In civil cases, the burden of proof is based on a “preponderance of the evidence” rather than “beyond a reasonable doubt,” which is the standard used in criminal cases. This means that the jury must find that the plaintiff’s version of events and evidence is more likely true than not. So the jury does not need to be completely convinced, just find that the plaintiff’s case seems more probable and credible than the defendant’s.
What is the difference between “beyond a reasonable doubt” and “preponderance of the evidence”?
In criminal cases, the prosecution must prove the defendant’s guilt “beyond a reasonable doubt.” This means that there must be no plausible reason to doubt the defendant’s guilt based on the evidence. If there is a reasonable doubt, the jury cannot convict. “Beyond a reasonable doubt” is the highest burden of proof used in court cases.

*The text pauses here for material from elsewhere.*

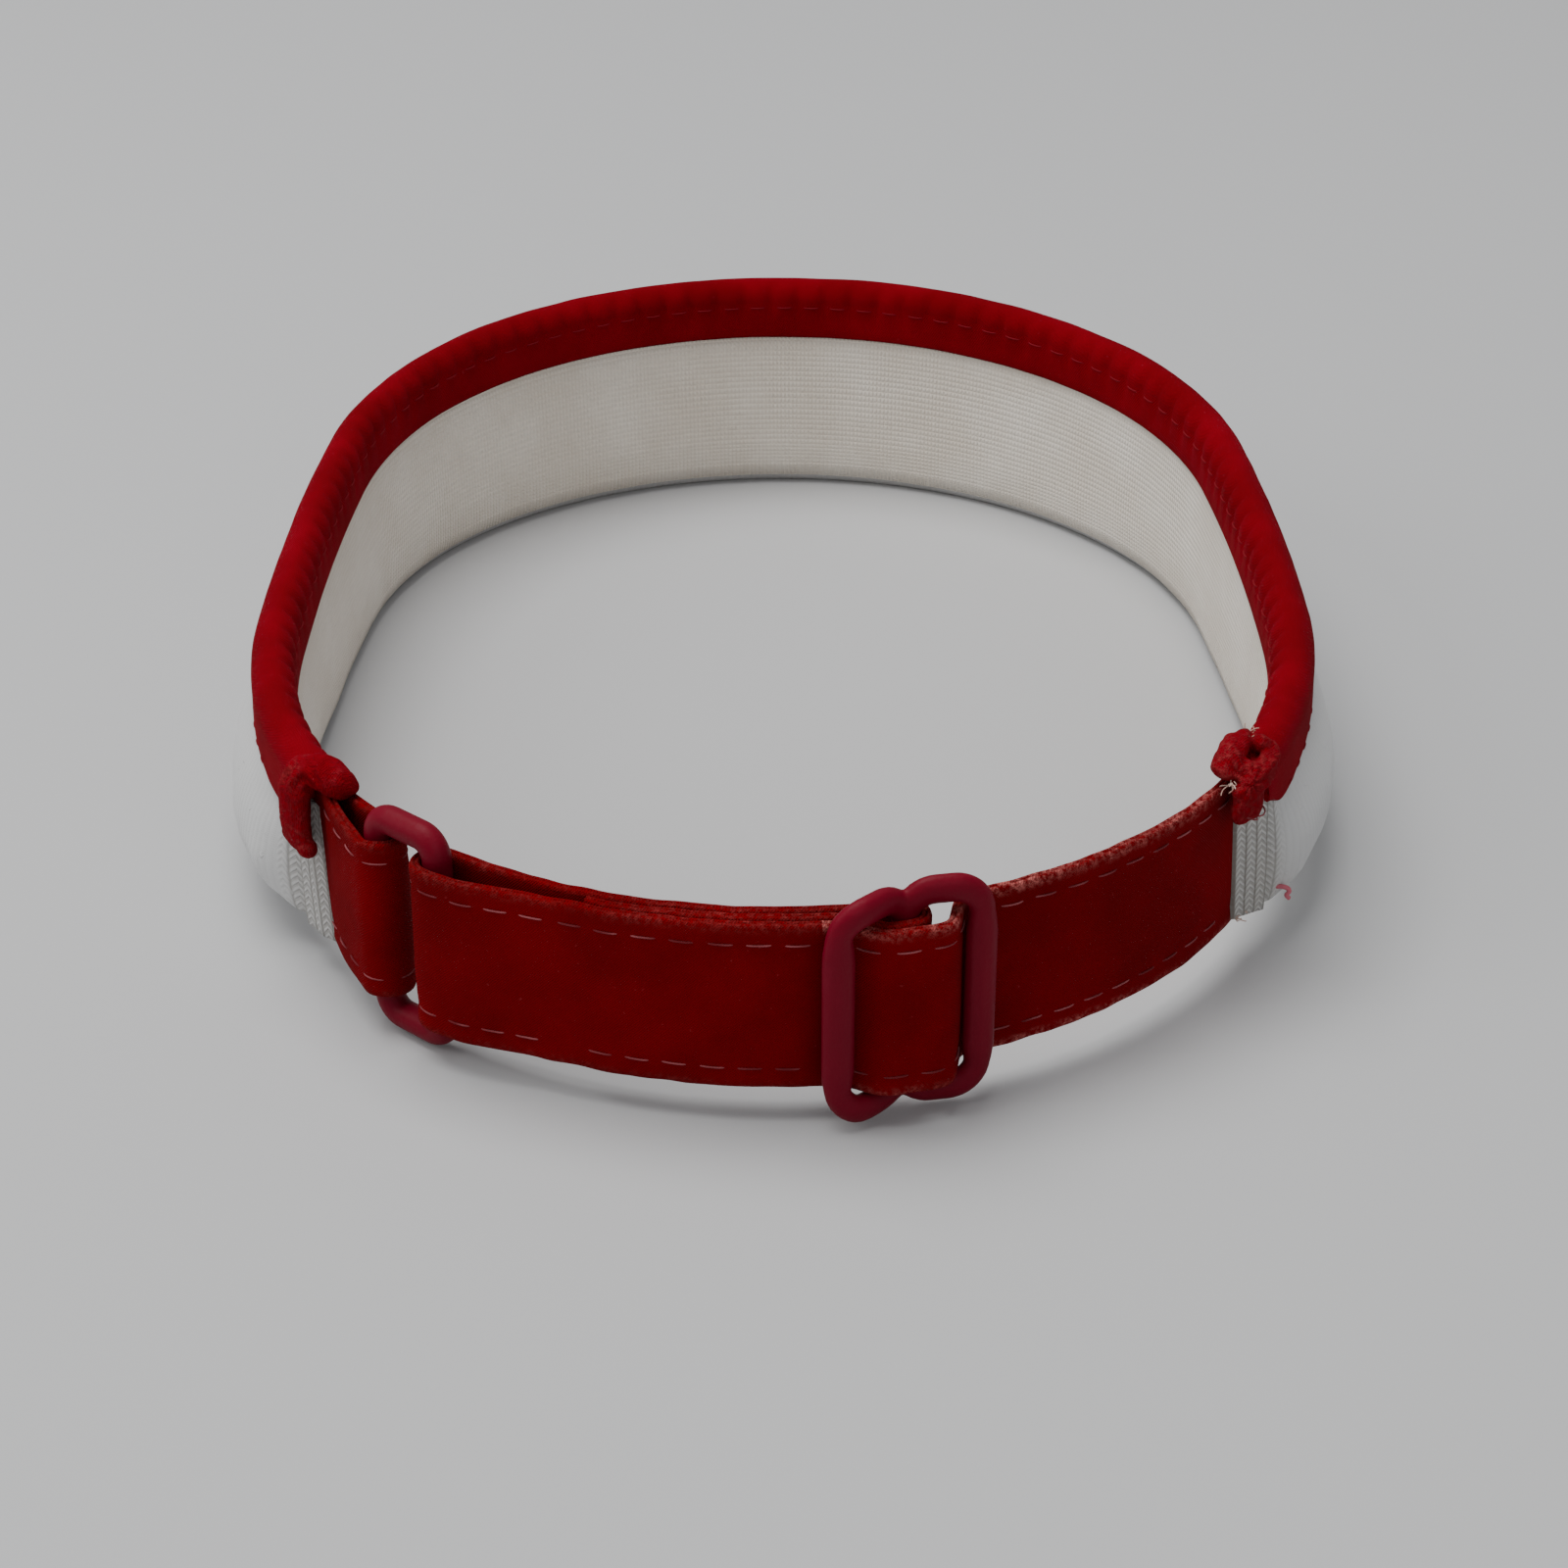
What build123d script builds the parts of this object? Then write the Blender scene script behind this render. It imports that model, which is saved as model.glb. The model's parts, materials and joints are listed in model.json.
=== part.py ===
"""Adjustable cloth headband: a padded band of white rib knit with a rolled red binding, closed at
the nape by a red cotton strap that runs through a plastic slider and round a plastic ring.

The band stands on its lower edge. +Z is up, +Y is the wearer's face and the strap is at -Y.
Angles at the nape are measured about the nape centre from -Y, positive towards +X.
"""

from math import atan, cos, degrees, radians, sin, sqrt, tan
import os

from build123d import *

# ---------------------------------------------------------------- driving sizes, in millimetres
# Strap of folded cotton
strap_width = 25.4  # from its lower to its upper edge
strap_thick = 1.5
strap_radius = 73.0  # middle of the cloth where the strap lies on the nape
strap_lift = 5.0  # lower edge of the strap above the band's resting edge

# Plan of the head opening, as tangent arcs from the nape round to the brow
nape_turn = 68.0  # where the nape arc ends
temple_radius = 90.0
side_radius = 440.0
brow_turn = 97.0  # where the flat side gives way to the brow arc
left_seam = -57.0  # where the ring tab is sewn into the band
right_seam = 58.0  # where the strap is sewn into the band

# Layers of the padded band, from the head outwards
flap_thick = 0.9  # each flap of the red binding
lining_thick = 0.8
cover_thick = 0.8
bulge = 5.6  # how far the foam swells past the flat layers
bulge_height = 8.0
bulge_top = 19.0
foot_inset = 2.2  # the resting face is this much wider than the flat layers
front_rise = 6.0  # the top edge climbs this much from the seams to the brow
flap_drop = 7.5  # outer flap below the middle of the roll
inner_flap_drop = 6.5
curl_size = 5.6  # turned-under end of the binding, lying on the strap's upper edge
curl_deep = 6.6
curl_inset = 0.7
curl_soft = 1.6
fold_wide = 4.6  # turned-under end of the binding's outer flap
fold_tall = 9.6
fold_thick = 2.0
roll_proud = 3.0  # top of the roll above the strap's upper edge, at the seams
cord_gap = 0.2
end_ramp = 70.0  # distance from the seam where the lower edge starts to climb to the strap
flat_end = 6.0  # flat end of the band, from the seam to the crease where the padding begins
tongue = 5.2  # seam allowance of the strap inside the flat end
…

In civil cases, the standard is “preponderance of the evidence.” This means the plaintiff’s version of events is more likely true than not based on the evidence presented. The plaintiff does not need to eliminate all doubt, just tip the scales ever so slightly in their favor. If the evidence shows it is more probable than not that the defendant is liable, the standard has been met.
“Preponderance of the evidence” is a lighter burden than “beyond a reasonable doubt.” In criminal cases, the defendant’s freedom is at stake, so there must be strong proof of guilt. In civil cases, it’s usually about financial compensation, so the evidence does not need to be ironclad.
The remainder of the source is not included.